** Source material **

####################

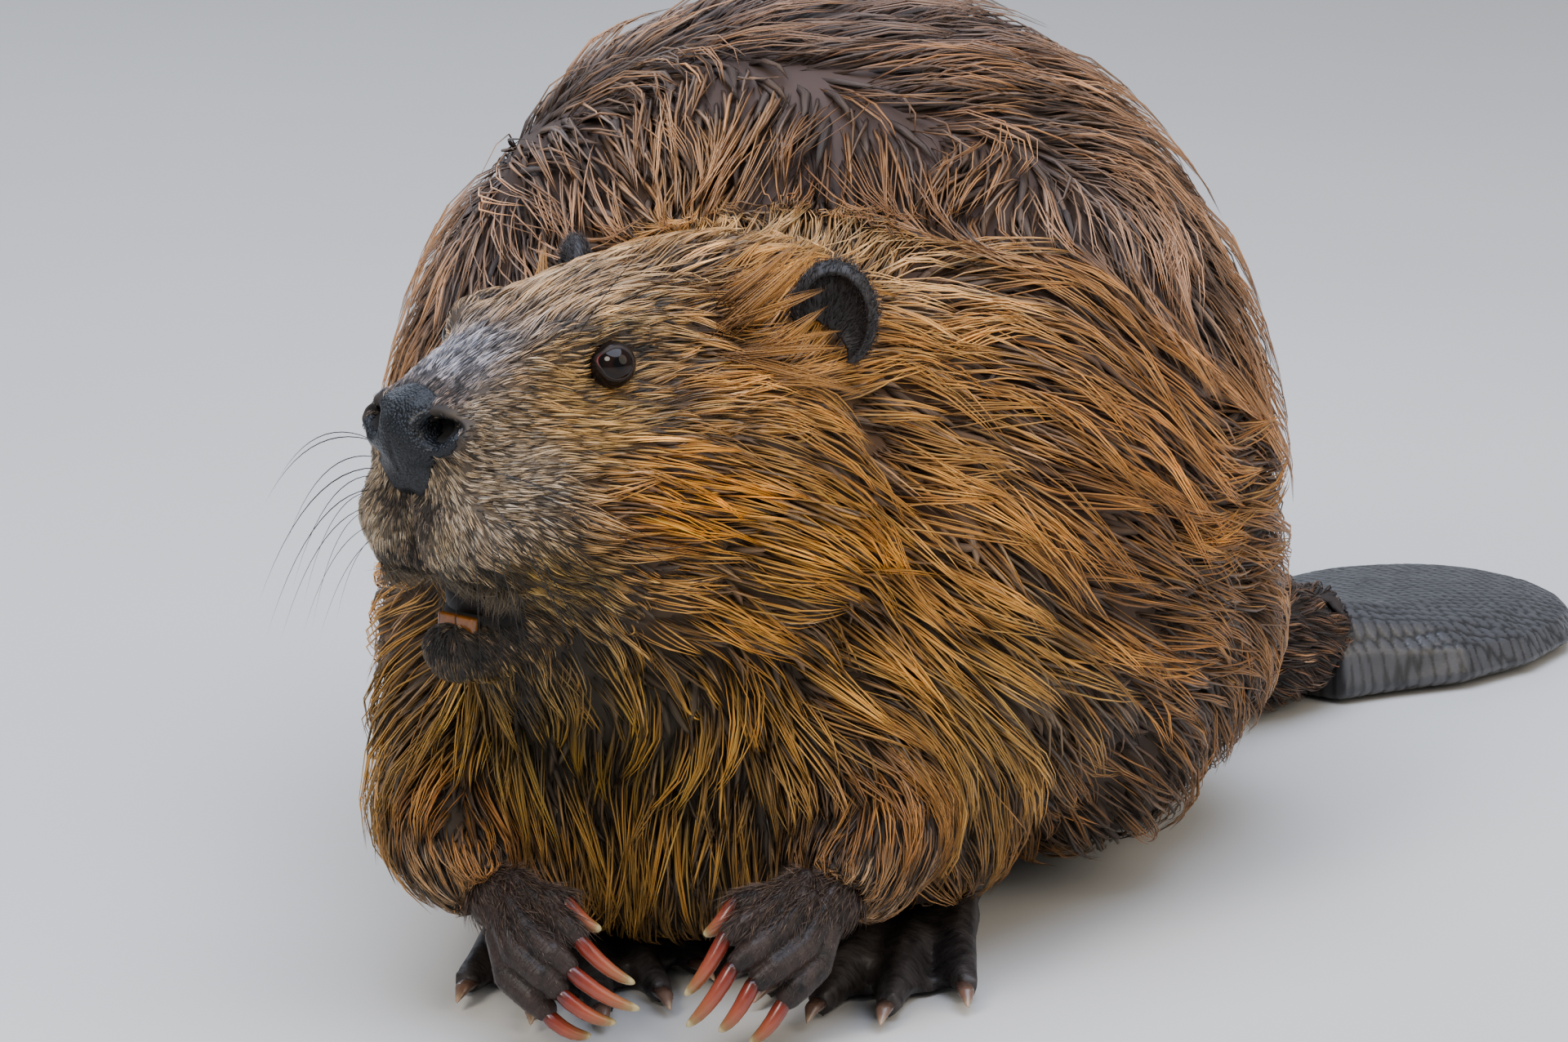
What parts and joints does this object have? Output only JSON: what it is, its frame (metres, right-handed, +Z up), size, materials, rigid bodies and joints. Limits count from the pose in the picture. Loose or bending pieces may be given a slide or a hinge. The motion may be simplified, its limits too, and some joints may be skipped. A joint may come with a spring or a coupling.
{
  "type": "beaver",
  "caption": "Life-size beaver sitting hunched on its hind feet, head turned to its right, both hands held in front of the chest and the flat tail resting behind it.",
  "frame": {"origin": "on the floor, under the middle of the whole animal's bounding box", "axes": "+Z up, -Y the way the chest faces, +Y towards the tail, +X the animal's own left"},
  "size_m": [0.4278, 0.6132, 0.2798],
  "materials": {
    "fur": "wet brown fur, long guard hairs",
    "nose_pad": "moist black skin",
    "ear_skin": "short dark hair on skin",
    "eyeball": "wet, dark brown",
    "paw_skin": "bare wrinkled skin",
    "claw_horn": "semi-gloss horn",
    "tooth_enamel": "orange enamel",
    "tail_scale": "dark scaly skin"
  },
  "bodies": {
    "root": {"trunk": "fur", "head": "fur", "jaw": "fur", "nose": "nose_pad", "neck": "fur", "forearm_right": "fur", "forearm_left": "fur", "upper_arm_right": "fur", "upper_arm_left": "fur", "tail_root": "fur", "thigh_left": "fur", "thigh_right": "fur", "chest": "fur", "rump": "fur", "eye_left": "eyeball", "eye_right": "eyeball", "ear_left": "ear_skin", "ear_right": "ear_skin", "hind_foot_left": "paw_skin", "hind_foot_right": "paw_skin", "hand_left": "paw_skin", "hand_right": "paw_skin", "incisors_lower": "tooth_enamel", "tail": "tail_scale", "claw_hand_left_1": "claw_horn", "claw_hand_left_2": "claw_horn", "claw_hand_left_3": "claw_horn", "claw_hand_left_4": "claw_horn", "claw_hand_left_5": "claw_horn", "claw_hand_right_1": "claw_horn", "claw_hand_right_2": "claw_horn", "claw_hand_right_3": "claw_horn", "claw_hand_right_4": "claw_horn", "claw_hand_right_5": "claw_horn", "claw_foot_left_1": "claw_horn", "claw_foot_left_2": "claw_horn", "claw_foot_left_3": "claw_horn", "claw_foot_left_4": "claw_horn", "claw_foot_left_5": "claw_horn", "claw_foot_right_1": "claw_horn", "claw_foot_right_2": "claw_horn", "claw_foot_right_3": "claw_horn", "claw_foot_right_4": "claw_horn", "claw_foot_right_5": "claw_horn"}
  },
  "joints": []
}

####################

** What the task asks **
Word for word, restate all of the data shown above.

** Exercise output **
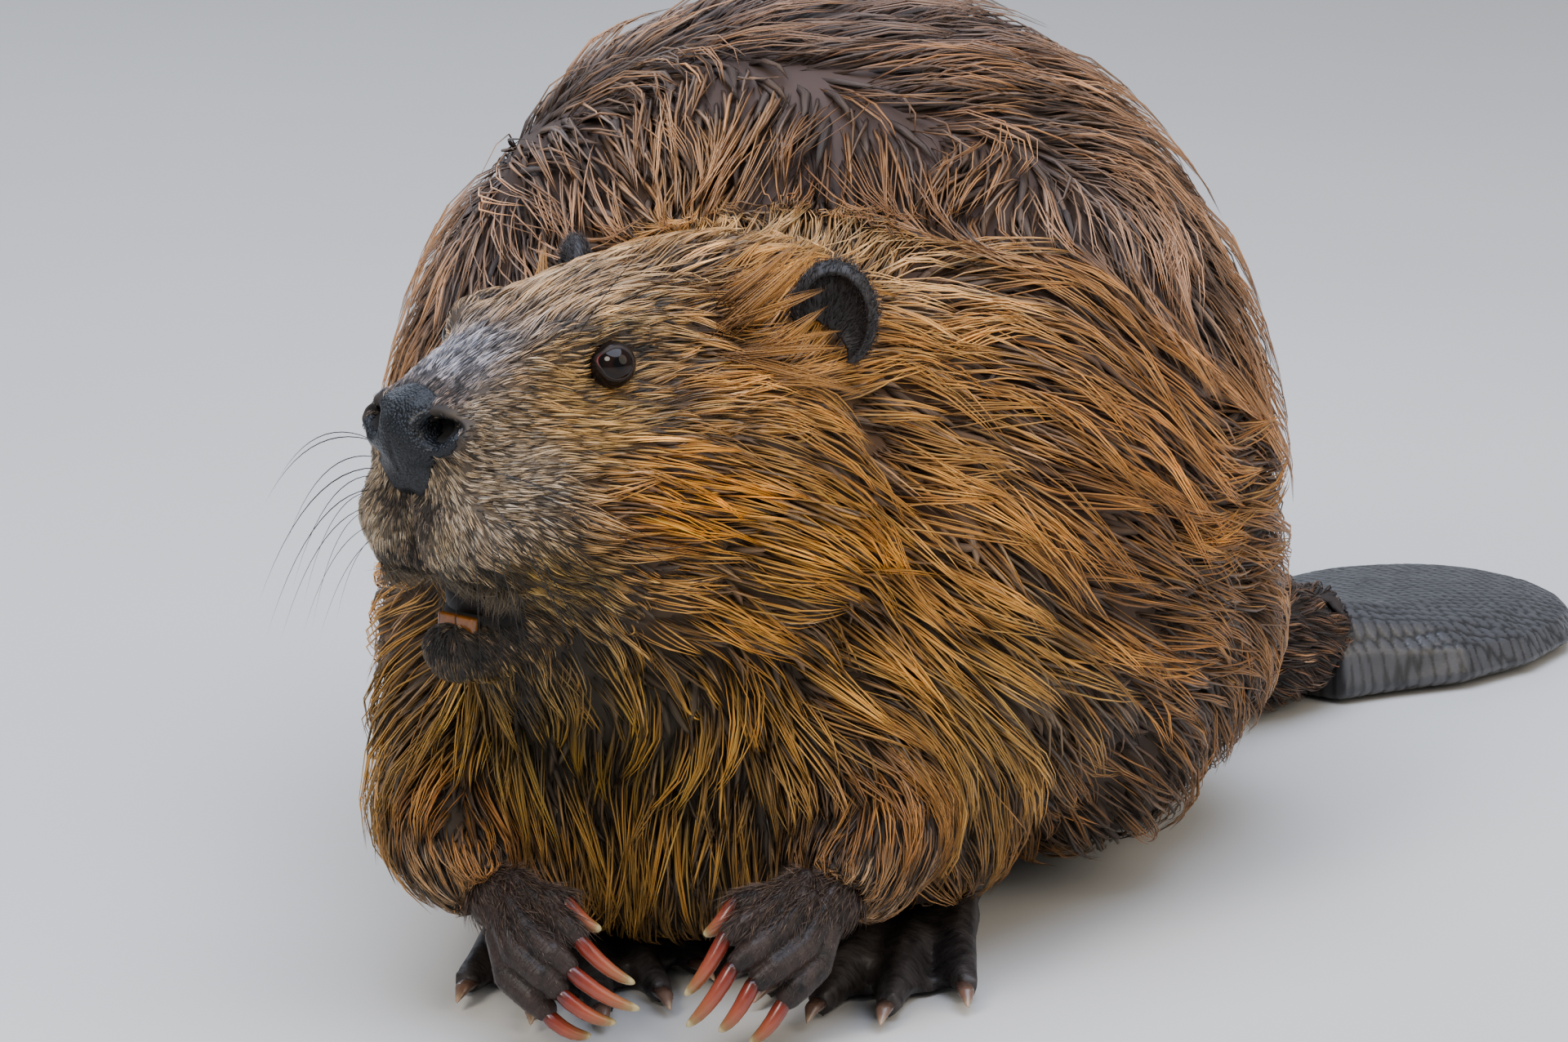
What parts and joints does this object have? Output only JSON: what it is, its frame (metres, right-handed, +Z up), size, materials, rigid bodies and joints. Limits count from the pose in the picture. Loose or bending pieces may be given a slide or a hinge. The motion may be simplified, its limits too, and some joints may be skipped. A joint may come with a spring or a coupling.
{
  "type": "beaver",
  "caption": "Life-size beaver sitting hunched on its hind feet, head turned to its right, both hands held in front of the chest and the flat tail resting behind it.",
  "frame": {"origin": "on the floor, under the middle of the whole animal's bounding box", "axes": "+Z up, -Y the way the chest faces, +Y towards the tail, +X the animal's own left"},
  "size_m": [0.4278, 0.6132, 0.2798],
  "materials": {
    "fur": "wet brown fur, long guard hairs",
    "nose_pad": "moist black skin",
    "ear_skin": "short dark hair on skin",
    "eyeball": "wet, dark brown",
    "paw_skin": "bare wrinkled skin",
    "claw_horn": "semi-gloss horn",
    "tooth_enamel": "orange enamel",
    "tail_scale": "dark scaly skin"
  },
  "bodies": {
    "root": {"trunk": "fur", "head": "fur", "jaw": "fur", "nose": "nose_pad", "neck": "fur", "forearm_right": "fur", "forearm_left": "fur", "upper_arm_right": "fur", "upper_arm_left": "fur", "tail_root": "fur", "thigh_left": "fur", "thigh_right": "fur", "chest": "fur", "rump": "fur", "eye_left": "eyeball", "eye_right": "eyeball", "ear_left": "ear_skin", "ear_right": "ear_skin", "hind_foot_left": "paw_skin", "hind_foot_right": "paw_skin", "hand_left": "paw_skin", "hand_right": "paw_skin", "incisors_lower": "tooth_enamel", "tail": "tail_scale", "claw_hand_left_1": "claw_horn", "claw_hand_left_2": "claw_horn", "claw_hand_left_3": "claw_horn", "claw_hand_left_4": "claw_horn", "claw_hand_left_5": "claw_horn", "claw_hand_right_1": "claw_horn", "claw_hand_right_2": "claw_horn", "claw_hand_right_3": "claw_horn", "claw_hand_right_4": "claw_horn", "claw_hand_right_5": "claw_horn", "claw_foot_left_1": "claw_horn", "claw_foot_left_2": "claw_horn", "claw_foot_left_3": "claw_horn", "claw_foot_left_4": "claw_horn", "claw_foot_left_5": "claw_horn", "claw_foot_right_1": "claw_horn", "claw_foot_right_2": "claw_horn", "claw_foot_right_3": "claw_horn", "claw_foot_right_4": "claw_horn", "claw_foot_right_5": "claw_horn"}
  },
  "joints": []
}